Closing the accounting books is an important and necessary function for maintaining the integrity of accounting data. Before the accounting books are closed for the month, a thorough review of all financial information should be performed. All businesses need a written set of closing procedures in order to ensure compliance with company policies and to assist in training new personnel.
Prepare Journal Entries
All daily accounting activity for the month posts to the general ledger. The general ledger is a complete listing of every asset, liability, equity, income and expense account for a business. Journal entries are a posting method used to record accounting data that is not posted to the general ledger through accounts receivable or accounts payable. If your business practices accrual accounting, journal entries might include real estate tax accrual, insurance amortization and posting depreciation. Also, if an accrual-based business incurs expenses during the month but has not yet received the invoice for processing, journal entry those expenses in order to reflect the proper operating costs in the appropriate period.

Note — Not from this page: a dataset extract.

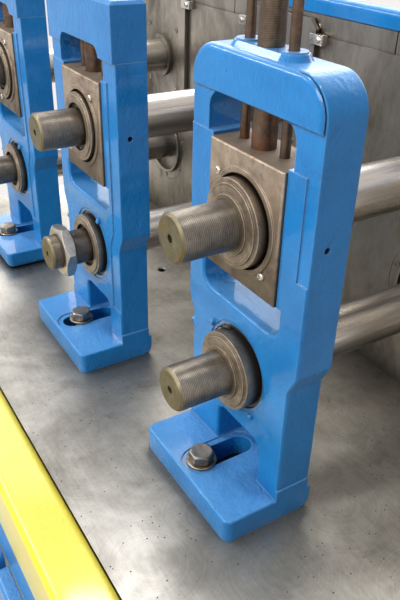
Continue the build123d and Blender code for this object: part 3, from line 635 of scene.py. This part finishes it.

An income statement is a detailed report listing all income for the month less all expenses for the month. A budgeted income statement compares actual income and expenses to budgeted income and expenses. Perform a thorough review of the income statement, making note of large budget variances and items that appear outside the operating norm. Research any unusual items to determine if expenses have been recorded to the wrong account. If an expense is recorded to the wrong account, post a journal entry to reclassify the expense to the correct account.
Reconcile Accounts
When all accounts payable, accounts receivable and journal entries are posted, reconcile the balance sheet accounts. The balance sheet lists all assets and liabilities of a business. Assets include items such as checking accounts, accounts receivable, inventory and fixed assets. Liabilities include items such as accounts payable and mortgages payable. Reconciling balance sheet accounts helps ensure that all transactions have been accounted for within a specified accounting period. Whenever possible, compare balance sheet accounts to outside sources such as bank statements, an accounts receivable list and depreciation schedules. Designate a different employee to review and approve the reconciliations.
When the reconciliations are approved and all income statement budget variances are explained, you are ready to close the books for the month. Closing the books prevents the posting of any new transactions to the reconciled period.